Or a brass Tauren Solo RDA... or even the Black/Brass one. Loop soos kettie en klip!

Reactions: Funny 2


----------



## DarthBranMuffin (26/11/21)

vicTor said:


> but I've seen it, think it was @Room Fogger that had one



@Room Fogger please show and tell so that we can drool a little bit on a Friday afternoon!!

Reactions: Winner 1


----------



## vicTor (26/11/21)

there is also a cream (ointment) for itches

Reactions: Funny 4


----------



## DarthBranMuffin (26/11/21)

vicTor said:


> there is also a cream (ointment) for itches



Mylocort is exceptionally effective for that...

Reactions: Agree 1 | Funny 2


----------



## Room Fogger (26/11/21)

DarthBranMuffin said:


> @Room Fogger please show and tell so that we can drool a little bit on a Friday afternoon!!

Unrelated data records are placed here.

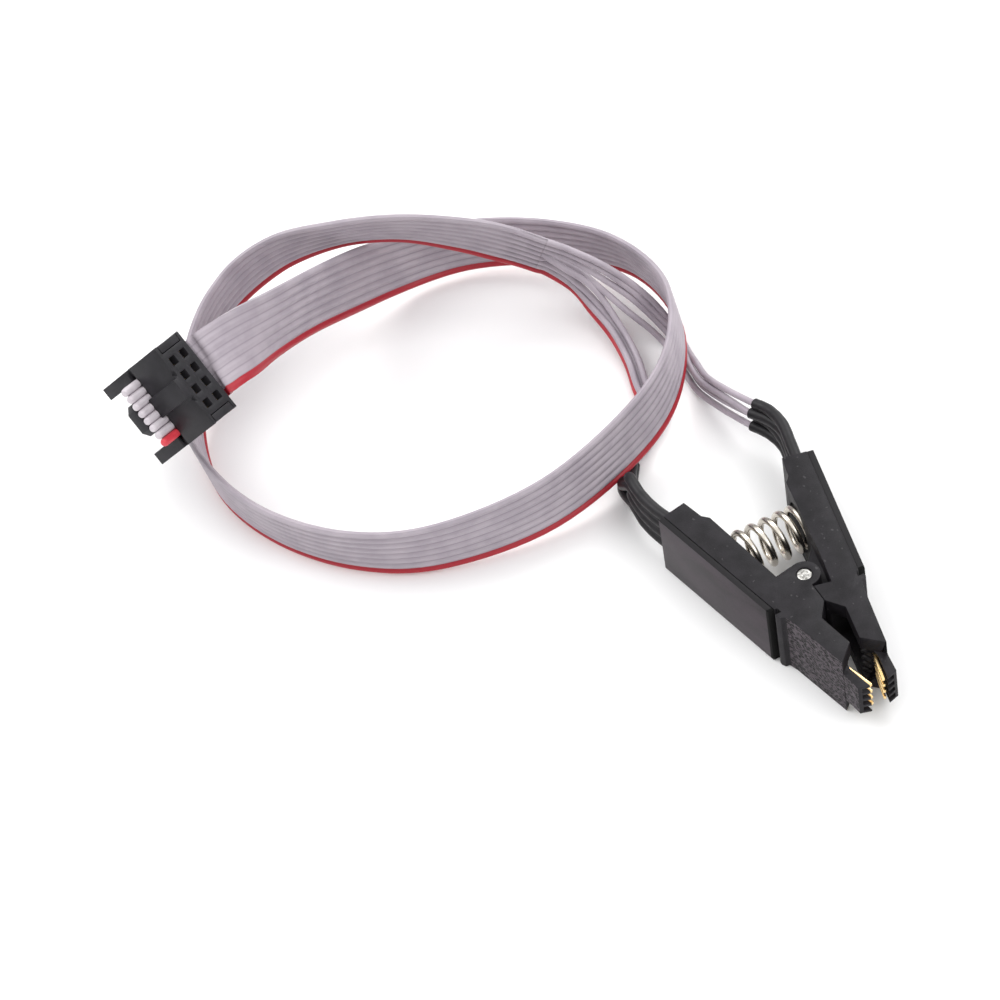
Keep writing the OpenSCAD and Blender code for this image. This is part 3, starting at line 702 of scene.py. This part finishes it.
# The change of pitch beside each closed turn is eased, as the winding machine leaves it.
for _ in range(10):
    travel[1:-1] = (travel[:-2] + 2 * travel[1:-1] + travel[2:]) / 4
turn_angle = np.radians(360 * stations + FIRST_ANGLE)
line = to_row(np.stack([SPRING_X + SPRING_R * np.sin(turn_angle),
                        travel + SPRING_WIRE / 2 - SPRING_LENGTH / 2,
                        SPRING_Z + SPRING_R * np.cos(turn_angle)], 1))
radii = np.full(len(line), SPRING_WIRE / 2 * MM)
radii[[0, -1]] *= 0.8
spring = tube("coil_spring", line, radii, 16)
nickel_wire, shader, here = finish("nickel_wire", Metallic=1.0)
run = here.node("ShaderNodeUVMap", {"uv_map": "run"}, {})
drawn = run.mapped(Scale=(30.0, 220.0, 1.0)).noise(1, 3)
feed(shader, Base_Color=here.noise(600, 3).tint((0.58, 0.53, 0.46, 1), (0.78, 0.73, 0.66, 1)),
     Roughness=0.16 + drawn * 0.16, Normal=drawn.relief(0.000012, 0.5))
spring.data.materials.append(nickel_wire)
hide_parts("spring")
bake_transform(spring)

# ---- Socket ----
# A two-row socket for 2.54 mm pins. The body holds eight fork contacts, and a clamp bar
# pressed on from behind drives the ribbon onto them. Both are black moulded polyester.

socket_plastic, shader, here = finish("socket_plastic", Specular_IOR_Level=0.32)
fine = here.noise(5200, 3, 0.6)
flow = here.noise(380, 3)
black = (flow * 0.7 + fine * 0.3).step(0.3, 0.7).tint(
    (0.014, 0.0135, 0.016, 1), (0.024, 0.0225, 0.027, 1))
feed(shader,
     Base_Color=black,
     Roughness=0.42 + fine * 0.16,
     Normal=(fine * 0.5 + flow * 0.5).relief(0.00005, 0.45))
for node, name in (("socket_body", "socket_block"), ("socket_cover", "clamp_bar")):
    piece = fair_copy(node, name, 0.1 * MM)
    piece.data.materials.append(socket_plastic)
    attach(piece, "left_half")

# ---- Fork contacts ----
# Eight stamped bronze contacts in the socket. Their forks cut through the insulation and
# grip the conductors. They are gold plated and keep their plain stamped shape.

for i in range(CONDUCTORS):
    fork = fair_copy(f"socket_contact_{i + 1}", f"fork_{i + 1}", 0.04 * MM)
    fork.data.materials.append(gold_plate)
    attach(fork, "left_half")

# ---- Ribbon in the clamp ----
# The ribbon runs through the clamp, turns up tightly behind it and ends as eight cut
# conductors in front of the bar, their ends crushed round by the cutter.

SLOT_Z, CLAMP_BACK = -6.9, -3.2
tight = CLAMP_BACK - SOCKET_BACK
clamp_line = [[0, y, SLOT_Z] for y in np.linspace(2.6, CLAMP_BACK, 9)]
clamp_line += [[0, CLAMP_BACK - tight * math.sin(g), SLOT_Z + tight - tight * math.cos(g)]
               for g in np.radians(np.arange(10, 91, 10))]
clamp_line += [[0, SOCKET_BACK, z] for z in (-5.6, -5.3, -4.9)]
line = np.array([from_socket(p) for p in clamp_line])
wide = np.tile(turned([1, 0, 0]), (len(line), 1))
clamped = loft("ribbon_in_clamp", to_row(line), wide, np.cross(headings(line), wide),
               [flat_ring * [0.999, 0.985]] * len(line), ring_u)
clamped.data.materials.append(ribbon_pvc)
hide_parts("ribbon_end")
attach(clamped, "left_half")

# Painted light: the cut ends are coloured lighter than the ribbon's insulation, as they lie in the
# shadow of the bar.
end_grey_painted_light = wire_finish("end_grey_painted_light", (0.66, 0.61, 0.65, 1), (0.55, 0.50, 0.54, 1))
end_red_painted_light = wire_finish("end_red_painted_light", (0.72, 0.06, 0.08, 1), (0.6, 0.04, 0.06, 1))
# Distance from the socket's middle and radius along a cut end, to its crushed tip.
END_Y = [2.4, 3.2, 4.4, 5.4, 5.9, 6.15, 6.3, 6.38, 6.4, 6.402]
END_R = np.array([0.6, 0.62, 0.63, 0.63, 0.62, 0.58, 0.5, 0.4, 0.3, 0.2]) * MM
end_ring, end_share = circle(16)
for k in range(CONDUCTORS):
    line = np.array([from_socket([(k - HALF) * PITCH, y, SLOT_Z]) for y in END_Y])
    wide = np.tile(turned([1, 0, 0]), (len(line), 1))
    stub = loft(f"cut_end_{k + 1}", to_row(line), wide, np.cross(headings(line), wide),
                [end_ring * r for r in END_R], end_share)
    stub.data.materials.append(end_red_painted_light if k == 0 else end_grey_painted_light)
    "insulation_red" if k == 0 else "insulation_grey"
    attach(stub, "left_half")
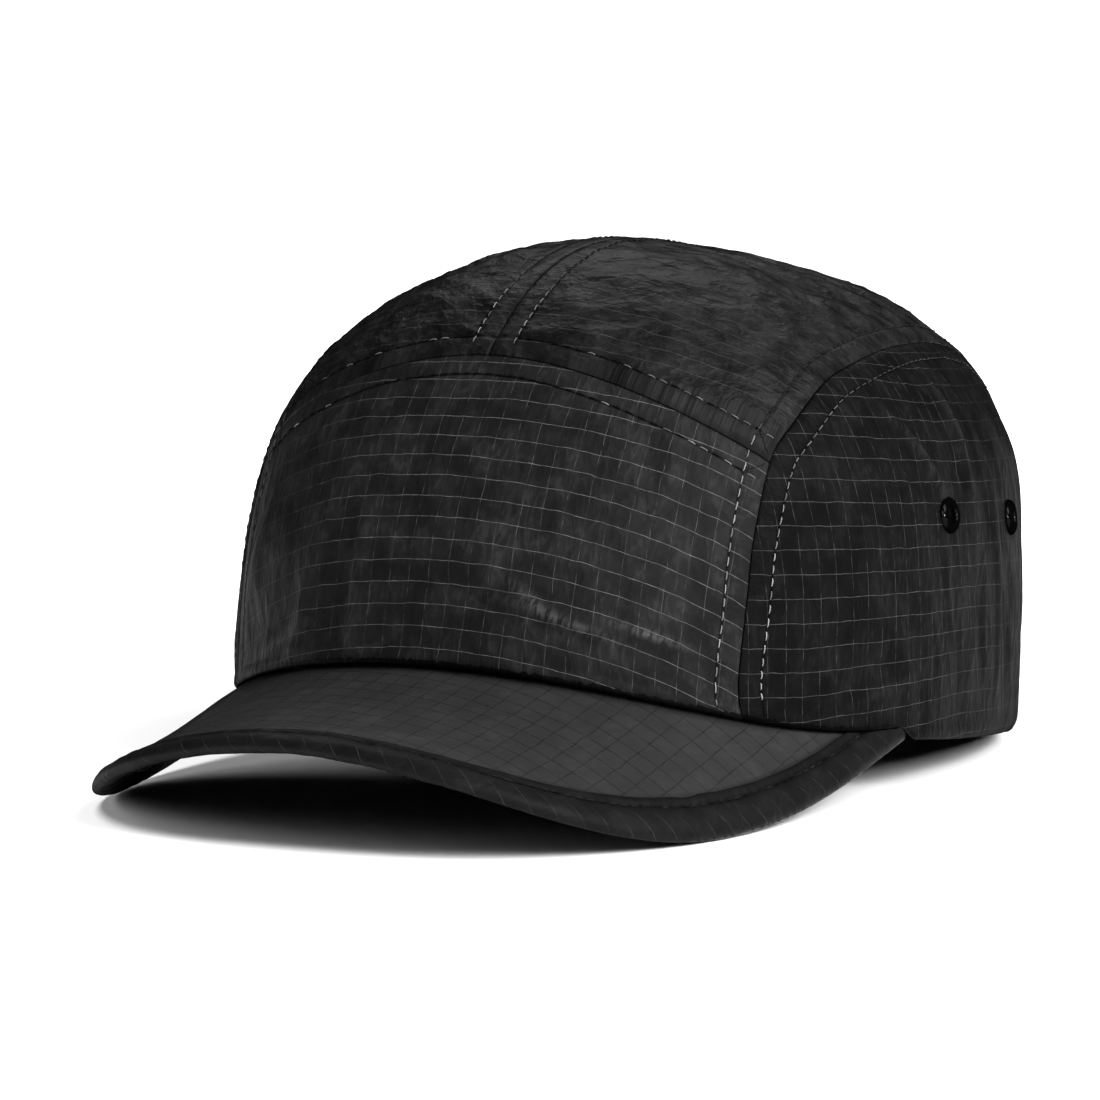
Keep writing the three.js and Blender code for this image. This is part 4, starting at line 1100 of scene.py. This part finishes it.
def binding_row(sign, seed):
    """Stitches above (1) or below (-1) the peak, at an even distance along its outline."""
    count = int(rim_length / STITCH_PITCH) - 1
    centre_at = (np.arange(count) + 1.0) * STITCH_PITCH
    at = centre_at[:, None] + STITCH_RINGS * STITCH_LENGTH
    place, inward, _ = outline(at.ravel() / rim_length)
    place, inward = place.reshape(*at.shape, 3), inward.reshape(*at.shape, 3)
    height = sign * (BINDING_STITCH_HEIGHT + RING_HEIGHTS * BINDING_STITCH_RISE)
    stitch_in = BINDING_STITCH_AT * binding_share(at / rim_length)
    centres = on_peak(place, inward, stitch_in, height + 0 * at)
    flat_place = place + inward * stitch_in[..., None]
    normals = sign * peak_normal(flat_place[..., 0], flat_place[..., 1])
    jitter = np.random.default_rng(seed).normal(0, 1, count)
    tubes = thread_tubes(centres, normals, unit(np.gradient(centres, axis=1)))
    return rested(tubes), np.clip(BINDING_THREAD * (1 + jitter), 0.0, 0.3)


thread_pieces.append(stitches_piece("stitches_peak_binding", [binding_row(1, 21), binding_row(-1, 22)]))

# %% [markdown]
# ## Strap and slide
# The back isn't in the photo. Caps of this kind have a flat woven strap across a half-moon opening, with
# a plain slide. The strap is a flat section with rounded edges, carried along the inside of the hem.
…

Alas, I traded it. Was a beauty though, only have the brass and black and brass and delrin ones left. I miss it though, it was an eye catcher.

Reactions: Winner 3


----------



## DarthBranMuffin (26/11/21)

Room Fogger said:


> Alas, I traded it. Was a beauty though, only have the brass and black and brass and delrin ones left. I miss it though, it was an eye catcher.



And so the Unicorn was released back to the wild. And as it stopped just in front of the treeline, it glanced back with a glimmer in its eye and a slow nod as if to say :"thank you, I shall not forget you just as you will not forget me..." and as we wipe the tear away, it disappeared into the forest, never to be seen again, we didn't even see it leave in silence...

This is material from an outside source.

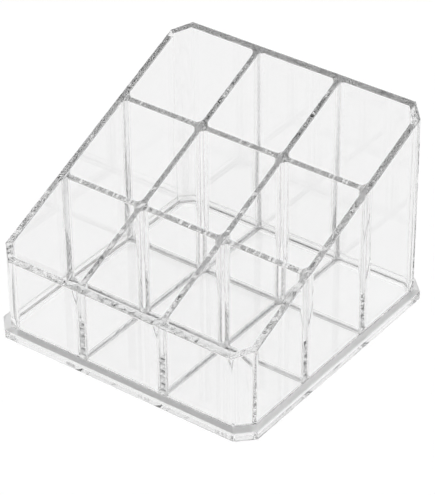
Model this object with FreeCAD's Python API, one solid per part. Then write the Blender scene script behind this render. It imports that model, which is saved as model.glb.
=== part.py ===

Reactions: Like 1 | Winner 2 | Funny 3


----------



## Phill (26/11/21)

Viper_SA said:


> So... Any suggestions from you then? On a mech squonker I mean? Just checked all over again. Squeezer is sold out everywhere.

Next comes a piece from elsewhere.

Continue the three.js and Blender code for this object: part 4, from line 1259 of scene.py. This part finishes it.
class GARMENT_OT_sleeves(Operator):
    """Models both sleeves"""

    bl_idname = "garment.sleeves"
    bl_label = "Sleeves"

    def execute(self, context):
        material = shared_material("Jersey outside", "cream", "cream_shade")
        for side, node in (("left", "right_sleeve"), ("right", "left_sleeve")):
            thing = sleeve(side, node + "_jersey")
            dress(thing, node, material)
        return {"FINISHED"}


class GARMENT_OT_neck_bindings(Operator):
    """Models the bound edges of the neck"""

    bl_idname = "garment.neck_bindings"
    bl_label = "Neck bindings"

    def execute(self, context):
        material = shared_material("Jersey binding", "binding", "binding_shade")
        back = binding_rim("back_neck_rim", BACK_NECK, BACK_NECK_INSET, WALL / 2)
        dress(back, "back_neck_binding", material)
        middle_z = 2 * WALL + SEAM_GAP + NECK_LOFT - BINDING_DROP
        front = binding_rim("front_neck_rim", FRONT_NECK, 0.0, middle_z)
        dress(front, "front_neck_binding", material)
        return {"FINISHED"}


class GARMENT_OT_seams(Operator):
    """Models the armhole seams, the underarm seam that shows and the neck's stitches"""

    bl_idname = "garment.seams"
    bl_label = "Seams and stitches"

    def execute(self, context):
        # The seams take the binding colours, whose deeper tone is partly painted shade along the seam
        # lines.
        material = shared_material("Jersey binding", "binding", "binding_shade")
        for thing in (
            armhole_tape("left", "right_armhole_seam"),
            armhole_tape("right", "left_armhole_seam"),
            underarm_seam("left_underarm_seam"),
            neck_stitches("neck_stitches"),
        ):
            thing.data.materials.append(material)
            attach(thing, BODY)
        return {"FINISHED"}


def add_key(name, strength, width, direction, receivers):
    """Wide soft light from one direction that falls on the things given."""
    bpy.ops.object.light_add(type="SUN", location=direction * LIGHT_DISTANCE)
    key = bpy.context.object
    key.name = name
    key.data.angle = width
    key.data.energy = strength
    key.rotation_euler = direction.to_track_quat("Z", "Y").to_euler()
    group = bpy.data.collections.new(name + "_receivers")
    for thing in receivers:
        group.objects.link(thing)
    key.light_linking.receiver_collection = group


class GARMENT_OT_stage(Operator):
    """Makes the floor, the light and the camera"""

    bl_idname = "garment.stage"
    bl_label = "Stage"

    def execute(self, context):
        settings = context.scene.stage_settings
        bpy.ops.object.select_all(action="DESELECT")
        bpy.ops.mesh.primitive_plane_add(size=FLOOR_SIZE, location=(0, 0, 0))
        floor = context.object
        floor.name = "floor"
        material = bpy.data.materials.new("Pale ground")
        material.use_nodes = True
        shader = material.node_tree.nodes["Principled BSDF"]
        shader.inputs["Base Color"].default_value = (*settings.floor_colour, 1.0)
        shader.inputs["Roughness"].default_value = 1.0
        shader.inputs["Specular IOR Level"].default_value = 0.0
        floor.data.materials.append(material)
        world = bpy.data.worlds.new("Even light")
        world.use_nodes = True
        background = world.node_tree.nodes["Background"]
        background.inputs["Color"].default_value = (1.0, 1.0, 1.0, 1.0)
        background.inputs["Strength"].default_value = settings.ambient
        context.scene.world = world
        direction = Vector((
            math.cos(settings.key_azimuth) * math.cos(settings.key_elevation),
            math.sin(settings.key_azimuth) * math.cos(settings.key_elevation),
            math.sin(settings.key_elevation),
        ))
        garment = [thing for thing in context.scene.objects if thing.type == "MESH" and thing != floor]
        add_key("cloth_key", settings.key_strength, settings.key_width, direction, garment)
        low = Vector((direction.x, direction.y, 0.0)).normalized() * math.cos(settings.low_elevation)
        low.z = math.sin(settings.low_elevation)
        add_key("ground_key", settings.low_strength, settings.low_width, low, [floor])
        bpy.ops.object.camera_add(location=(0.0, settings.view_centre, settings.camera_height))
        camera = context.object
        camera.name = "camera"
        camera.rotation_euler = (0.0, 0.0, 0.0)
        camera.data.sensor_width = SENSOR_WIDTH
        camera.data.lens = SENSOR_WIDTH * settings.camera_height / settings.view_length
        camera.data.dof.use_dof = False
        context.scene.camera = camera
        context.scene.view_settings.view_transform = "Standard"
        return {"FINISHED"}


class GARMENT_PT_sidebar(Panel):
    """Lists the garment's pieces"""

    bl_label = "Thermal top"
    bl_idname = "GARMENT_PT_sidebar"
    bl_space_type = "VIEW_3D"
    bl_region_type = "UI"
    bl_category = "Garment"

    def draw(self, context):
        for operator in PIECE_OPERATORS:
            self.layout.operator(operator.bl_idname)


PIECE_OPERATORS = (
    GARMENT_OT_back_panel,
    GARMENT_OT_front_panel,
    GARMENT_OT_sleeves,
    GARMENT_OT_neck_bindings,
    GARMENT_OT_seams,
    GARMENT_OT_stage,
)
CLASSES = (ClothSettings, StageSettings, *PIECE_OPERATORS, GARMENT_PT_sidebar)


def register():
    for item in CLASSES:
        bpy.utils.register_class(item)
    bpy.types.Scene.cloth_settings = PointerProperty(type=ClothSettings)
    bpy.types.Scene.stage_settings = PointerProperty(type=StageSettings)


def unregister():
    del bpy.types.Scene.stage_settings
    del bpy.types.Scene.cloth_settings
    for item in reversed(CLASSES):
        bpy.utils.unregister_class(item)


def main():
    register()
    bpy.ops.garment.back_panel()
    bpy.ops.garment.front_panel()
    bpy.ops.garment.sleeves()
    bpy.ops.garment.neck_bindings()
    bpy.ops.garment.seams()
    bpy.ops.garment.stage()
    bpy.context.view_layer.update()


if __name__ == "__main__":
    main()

Apologies for delayed response @Viper_SA , I can only give advise on the ones I had in the past - I know you have a Molly if memory serves me, but anything down the lines of a Plug or Bolt will work a treat!

Reactions: Like 1 | Winner 2 | Thanks 1


----------



## Room Fogger (26/11/21)

@DarthBranMuffin Not the best photo out, but I started drooling again!

Reactions: Winner 4


----------



## vicTor (26/11/21)

Room Fogger said:


> @DarthBranMuffin Not the best photo out, but I started drooling again!
> View attachment 244820



that's the one, thanks Meneer !

Reactions: Like 3


----------



## Viper_SA (26/11/21)

Room Fogger said:


> @DarthBranMuffin Not the best photo out, but I started drooling again!
> View attachment 244820



Doesn't really "do it" for me... I must be weird... I think @Rob Fisher may have gotten me on the "white mods" wagon

Reactions: Winner 4


----------



## DarthBranMuffin (26/11/21)

Room Fogger said:


> @DarthBranMuffin Not the best photo out, but I started drooling again!
> View attachment 244820



 That's so pretty!!!! Thanks @Room Fogger, now I can cry myself to sleep tonight knowing there is one to be found...

Reactions: Winner 1 | Funny 1


----------



## Intuthu Kagesi (26/11/21)

Viper_SA said:


> Doesn't really "do it" for me... I must be weird... I think @Rob Fisher may have gotten me on the "white mods" wagon
> View attachment 244821


"I must be weird." ... Was that a confirmation?

Reactions: Funny 2


----------